Tech Talk: Kilowatts/Horsepower and Torque
When you’re shopping for a new car, there should be a list of things that are important to you. Nowadays it’s how many USB ports or bottleholders but in the past it was about the “donk” and how many “neddies” under the bonnet. Before Australia went metric and still how the U.S. measures power, there’s horsepower. Metrification uses kilowatts and then there’s this mysterious thing called “torque”…
Horsepower, by its very name, measures output or work done in comparison to horses. Scottish engineer, James Watts (whose name also gives us part of the other measure) adoptedthe unit’s measure in the late 18th century with: Horsepower (hp) is a unit of measurement of power (the rate at which work is done) in order to compare the output of steam engines to draft horses. That was subsequently expanded to compare to other types of engines like turbines and electric engines.
Watt, being an engineer, put forward this equation:
In short, Watt had calculated that a horse could turn a mill wheel 144 times in an hour (or 2.4 times a minute), with the wheel measuring 12 feet (3.6576 meters) in radius; therefore, the horse travelled 2.4·2π·12 feet in one minute. Watt judged that the horse could pull with a force of 180 pounds. What does all of this mean? Horses would perform a certain task with a certain amount of work performed over a given time period, which boils down, without all of the physics involved, to be calculated as horsepower.
Kilowatts is the other measure of what an engine can provide and is, simply, an amount of thousands of watts. For example, a car engine may be quoted as 200 kilowatts, being: The unit is defined as joule per second and can be used to express the rate of energy conversion or transfer with respect to time. The unit was named after the aforementioned James Watt.
When it comes to kilowatts versus horsepower, one kilowatt is equivalent to 1.34 horsepower, with neddies or ponies considered as suitable replacement words. In reverse, there’s about 0.75 horsepower per kilowatt.
Engines found in cars will quote x amount of kilowatts in their marketing material, with the higher the number seemingly the better. The “problem” with this approach is that PEAK kilowatts and horsepower are generated at high engine revs. That’s fine for applications where that approach is needed, say Formula 1 racing or powerboat racing but then fuel efficiency for the common man, not to mention the sheer driveability,becomes an issue…

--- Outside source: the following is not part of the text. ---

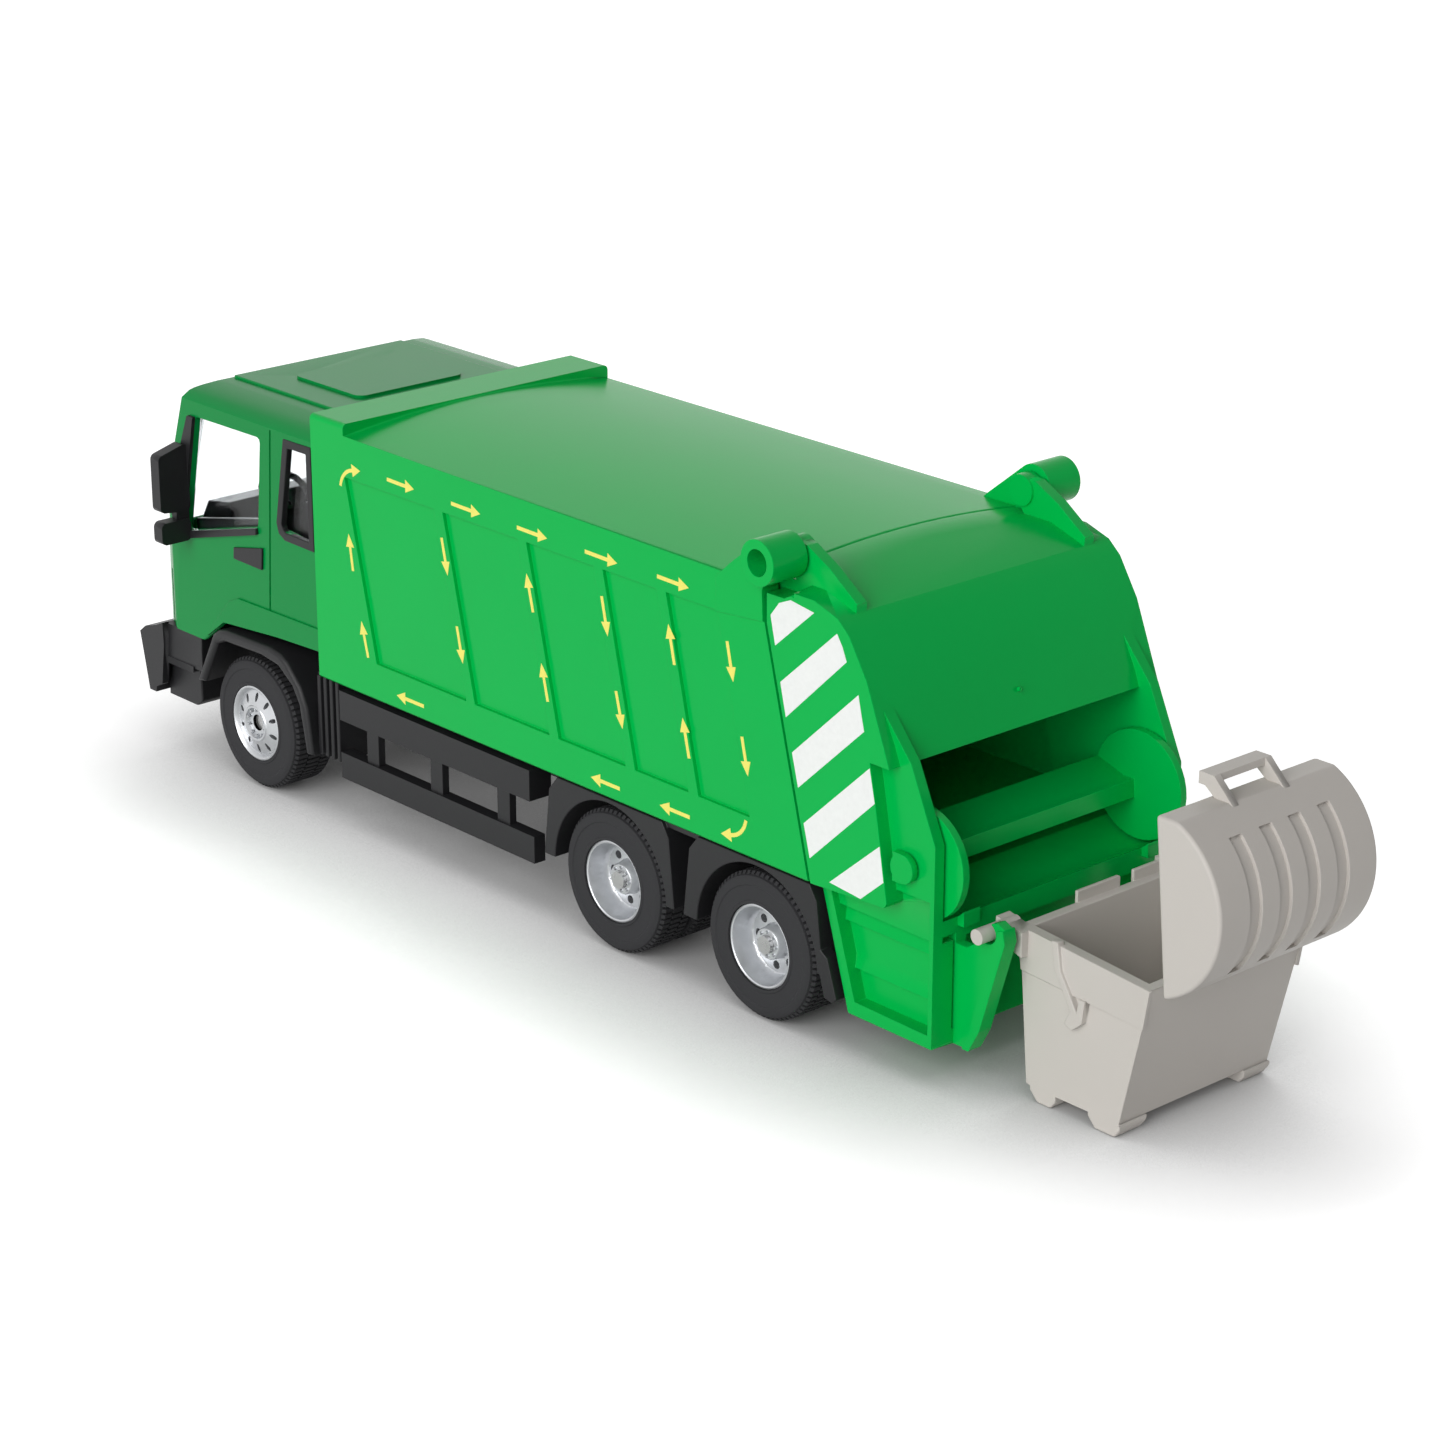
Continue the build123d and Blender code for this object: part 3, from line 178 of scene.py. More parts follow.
class Shader:
    """Node tree of one material, or of the world."""

    def __init__(self, name: str, owner: Optional[bpy.types.World] = None) -> None:
        """Starts an empty tree.

        Args:
            name: Name of the material that is made.
            owner: The world, where the tree is the world's.
        """
        self.owner = owner or bpy.data.materials.new(name)
        self.owner.use_nodes = True
        self.tree = self.owner.node_tree
        self.tree.nodes.clear()

    def node(self, kind: str, settings: Optional[dict] = None, inputs: Optional[dict] = None,
             output: Optional[Union[int, str]] = 0) -> Optional[Signal]:
        """Adds a node of any kind.

        Args:
            kind: Blender's type name of the node.
            settings: The node's own settings, set before its sockets.
            inputs: Values or signals by socket name or number.
            output: The output to return, or None for a node that has none.

        Returns:
            The chosen output.
        """
        made = self.tree.nodes.new(kind)
        for key, value in (settings or {}).items():
            setattr(made, key, value)
        for key, value in (inputs or {}).items():
            if isinstance(value, Signal):
                self.tree.links.new(value.socket, made.inputs[key])
            else:
                made.inputs[key].default_value = value
        return None if output is None else Signal(self, made.outputs[output])

    def place(self) -> Signal:
        """Object coordinates of the surface."""
        return self.node("ShaderNodeTexCoord", output="Object")

    def noise(self, scale: Number, detail: Number) -> Signal:
        """Fractal noise on Object coordinates.

        Args:
            scale: Waves to the metre.
            detail: Octaves.

        Returns:
            The noise from 0 to 1.
        """
        inputs = {"Vector": self.place(), "Scale": scale, "Detail": detail}
        return self.node("ShaderNodeTexNoise", {"noise_dimensions": "3D"}, inputs, "Fac")

    def blend(self, mask: Signal, first: Colour, second: Colour) -> Signal:
        """Mixes two colours.

        Args:
            mask: 0 gives the first colour and 1 the second.
            first: A colour.
            second: A colour.

        Returns:
            The mixed colour.
        """
        inputs = {0: mask, 6: first, 7: second}
        return self.node("ShaderNodeMix", {"data_type": "RGBA"}, inputs, 2)

    def bump(self, height: Signal, distance: Number) -> Signal:
        """Turns a height into a normal.

        Args:
            height: Height from 0 to 1.
            distance: Height of 1 in metres.

        Returns:
            The bumped normal.
        """
        inputs = {"Strength": 1.0, "Distance": distance, "Height": height}
        return self.node("ShaderNodeBump", {}, inputs, "Normal")

    def seen(self) -> Signal:
        """1 for rays that show the background, also in gloss or through glass, and 0 for others."""
        kinds = ("Is Camera Ray", "Is Glossy Ray", "Is Transmission Ray")
        first, second, third = (self.node("ShaderNodeLightPath", output=kind) for kind in kinds)
        return first + second + third

    def surface(self, inputs: dict) -> bpy.types.Material:
        """Ends the tree in a Principled shader with these inputs and returns the material."""
        return self.finish(self.node("ShaderNodeBsdfPrincipled", {}, inputs, "BSDF"))

    def finish(self, closure: Signal) -> Union[bpy.types.Material, bpy.types.World]:
        """Ends the tree.

        Args:
            closure: What the tree's output shows.

        Returns:
            What the tree belongs to.
        """
        kind = "World" if isinstance(self.owner, bpy.types.World) else "Material"
        self.node(f"ShaderNodeOutput{kind}", {}, {"Surface": closure}, None)
        return self.owner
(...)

Torque, the forgotten part of what a car engine does, is, in simplest terms, the amount of grunt or the measure of twisting force an engine can generate. A great way to think of what torque and kilowatts can do is by imagining a screwdriver and a stuck screw. The twist that you use to move the screw is torque and the continued turning of the screwdriver to get the screw out is the kilowatts or horsepower. Should you see a skilled driver perform a burnout, let’s say a motorsport driver that’s won a race and is celebrating, they will use both torque and kilowatts,with torque coming into play to break the traction between rubber and road then power (kilowatts) to continue to spin those tyres against the gripping force of both road and hot rubber, which then produces the spectacle of heaps of smoke.
Torque is made by an engine at a lower rev range than horsepower or kilowatts; a diesel engine will produce more torque than a petrol powered engine simply because of the way a diesel engine works. Petrol engines use electricty and spark plus to ignite the fuel vapour inside the cylinders, which pushes the piston down and turns the crankshaft. Diesels, on the other hand, use compression (squeeze a balloon until it pops) by injecting diesel fuel into an air filled combustion chamber (or cylinder, in the case of a car engine) and pushing the piston against that until it “explodes” and forces that piston back down.
Or in tech terms: The diesel engine (also known as a compression-ignition or CI engine) is an internal combustion engine in which ignition of the fuel that has been injected into the combustion chamber is initiated by the high temperature which a gas achieves when greatly compressed (adiabatic compression). This contrasts with spark-ignition engines such as a petrol engine (gasoline engine) or gas engine (using a gaseous fuel as opposed to petrol), which use a spark plug to ignite an air-fuel mixture.
Torque is also the motive force that gets your car going in the first place. Using the transmission, with a set of differing ratios or gears, that torque is sent from the engine to the driving wheels via that transmission and that torque is then what starts moving the tyres against the road. As the revs rise, kilowatts then take over to keep your car going, before the transmission changes ratio and drops the revs back down.
And, as we all now know, the less revs the engine is doing, the less fuel it’s consuming, hence the growth of gearboxes with more ratios, the most common being a six speed but with some luxury brands having eight, perhaps nine….and an engine with enough torque to utilise those ratios.
(Information sourced from Wikipedia. This article is not intended to be an in-depth explanation of kilowatts, horsepower and torque, but an overview to suit its intended audience.)